#16 The Hobbit : The Desolation of Smaug – 2013



Yönetmen : Peter Jackson
Martin Freeman, Ian McKellen, Richard Armitage, Ken Stott, Orlando Bloom
Fantastik, Uyarlama, Macera


Shire’dan yola çıkan grup bir çok güçlüğü ve düşmanı atlattıktan sonra yeni bir zorlukla karşı karşıyadır. Erebor öncesi son zorluk olan Büyülü Orman’ın önünde ne yapacaklarını düşünürken, Gandalf aldığı korkunç haberlerin, daha da korkunç şeylere gebe olmaması adına kafileden ayrılır. Dol Guldur’da bir ölüm büyücüsü peydah olmuştur ve işaretler Orta Dünya’nın kadim düşmanının henüz yok edilemediğini göstermektedir. Gandalf bu meseleyi halletmeye çalışırken, kafile ise yola devam eder. Orman Elflerine yakalanan cüceler için yolculuğun en zor zamanları başlamıştır. Eski düşmanlıklar canlanmış, cücelerin sırrı ise cüceler için büyük bir tehlike oluşturmaya başlamıştır. Oysa göl, göl halkı, Erebor, Smaug ve arken taşı çok yakınlarındadır. Bilbo ise grubun tek çaresidir.

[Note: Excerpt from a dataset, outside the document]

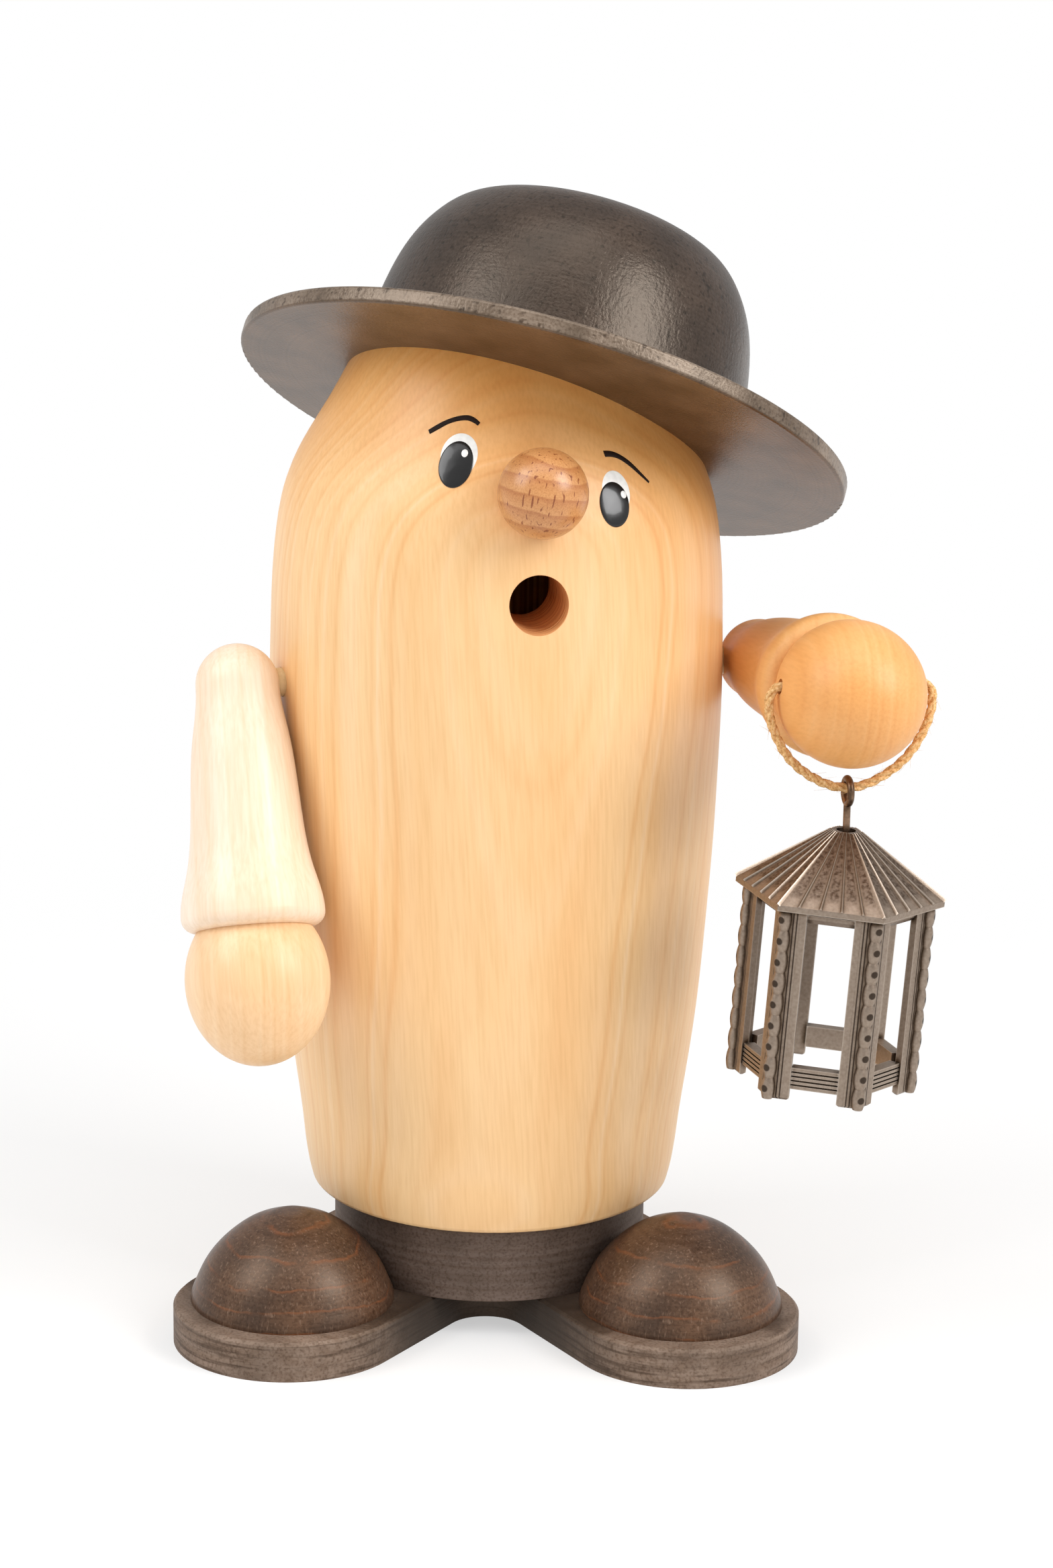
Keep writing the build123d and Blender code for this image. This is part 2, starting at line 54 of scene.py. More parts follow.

– Gandalf dur! Ya bu bir tuzaksa? 
+ Arkanı dön ve sakın geri gelme. Tuzak olduğundan şüphe yok.

Serinin ikinci filmi kaldığı yerden devam ederken, bir başka Orta Dünya kahramanı ile tanışıyoruz; Beorn. Masalsı hava ve Orta Dünya atmosferi devam ederken, asıl büyük hikayenin de ayak sesleri kendini iyiden iyiye hissettiriyor. Ancak ne oluyorsa oluyor ortaya çok zorlama bir karakter çıkıyor; Orman elfi Tauriel. Elfler orta dünya sevenlerinin büyük sevgisine mazharlar, üstelik Legolas da tekrar beyazperdede beliriyor ama Tauriel’in hikayeye biraz zorlama eklenmesi ve hatta hikayenin özünü baltalayacak bir aşk hikayesinin kahramanı olmaya başlayacağının anlaşılması filmi biraz boğuyor. Neyse ki cüceler kurtuluyor da Göl ahalisinden Bard’ın kayığına binebiliyorlar. Artık yeniden daha aşina olduğumuz Orta Dünya’dayız ve karşımızda yine garip bir halk var. Göl’den uğurlanan yolcular Erebor’a ulaşıyorlar ve Smaug’un bir zamanların canlı ve güzel kentini nasıl bir viraneye dönüştürdüğünü görebiliyorlar. Ardıç kuşunun zamanı geldiğinde ise Smaug ile Bilbo başbaşa kalıyor.




Ardıçkuşu kapıyı çaldığında, gri kapının yanında durun 
Durin Günü’nün son ışığı anahtar deliğinde parlayacak.
Film, ilk filme göre daha az beklentileri karşılasa da özellikle hikayenin Yüzüklerin Efendisi’ne referans veren ve “kuşku” ile izlenilen bölümleri filmi kurtarıyor. Bunun yanında Peter Jackson’un  ustalığı ile harmanlanan aksiyon, elfler ile orkların savaşı, komedi unsurunun yine çok yerinde kullanımı, cücelerin her birisinin farklı özellikleri, Erebor’u görmenin ve Smaug’un dibine kadar girmenin korkusu derken film yine akıp gidiyor ve heyecan yerini üçüncü ve final filminin hevesine bırakıyor. Bunun yanında Tauriel’in hikayesinin gideceği yerin korkusu da hep bir yerlerde baskılanıyor. Olmaz öyle saçma şey diyor Orta dünya hayranları.

 “O canavarı uyandırırsan hepimizi yok edersin.”